Alan Spears, a senior director at the National Parks Conservation Association, told CNN: "This notion of needing to restore truth and sanity to American history is one of the largest red herrings in American history. It's trying to resolve a problem that doesn't really exist, that never really existed."
Theresa Pierno, president and CEO of the National Parks Conservation Association, was blunt: "If our country erases the darker chapters of our history, we will never learn from our mistakes."
Democrats in Congress have sent repeated letters to the Interior Department demanding clarity — letters which, according to the offices of Sen. Martin Heinrich and Reps. Sharice Davids and Jared Huffman, have received no response.

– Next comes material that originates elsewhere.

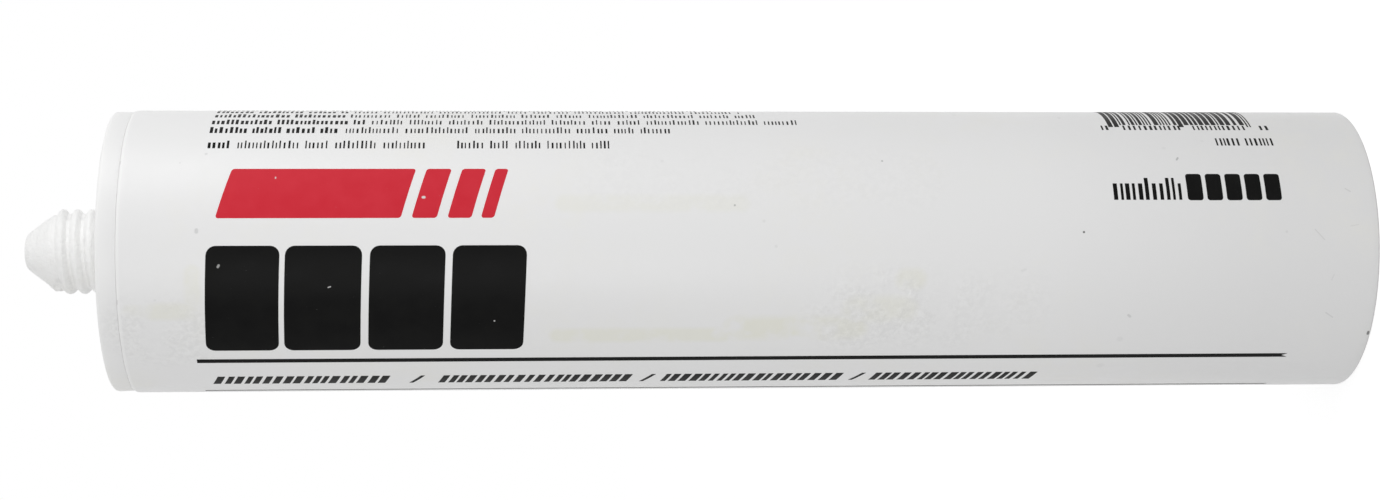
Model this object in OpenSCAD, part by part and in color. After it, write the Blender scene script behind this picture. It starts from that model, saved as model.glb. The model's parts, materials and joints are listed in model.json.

The Administration's Defense
The White House defended the removals. Spokesperson Taylor Rogers told CNN that Trump "is honoring our country's extraordinary heritage and restoring a sense of national pride," and that the president "has put an end to the radical left's divisive and inaccurate characterization of our nation's history."
The Interior Department maintained: "This effort is not about removing history. It is about ensuring taxpayer-funded displays present history in a balanced, factual and appropriate manner that reflects America's full story, including its extraordinary achievements and its challenges."
The Meaning of It All
The controversy unfolds as America marks its 250th birthday — a milestone Rep. Jared Huffman called an opportunity for honesty. "Actual history is getting whitewashed and censored from national parks and museums," he said. "We should honor the 250th anniversary of America by telling the truth."
Tom Rodgers, the Blackfeet Nation member who helped rename Mount Doane in Yellowstone to First Peoples Mountain, said those in power now will not hold it forever. "There will be a time and a place of our choosing to rectify this," he said.
"We do great damage to ourselves, our own souls when we seek to control a narrative that is not true."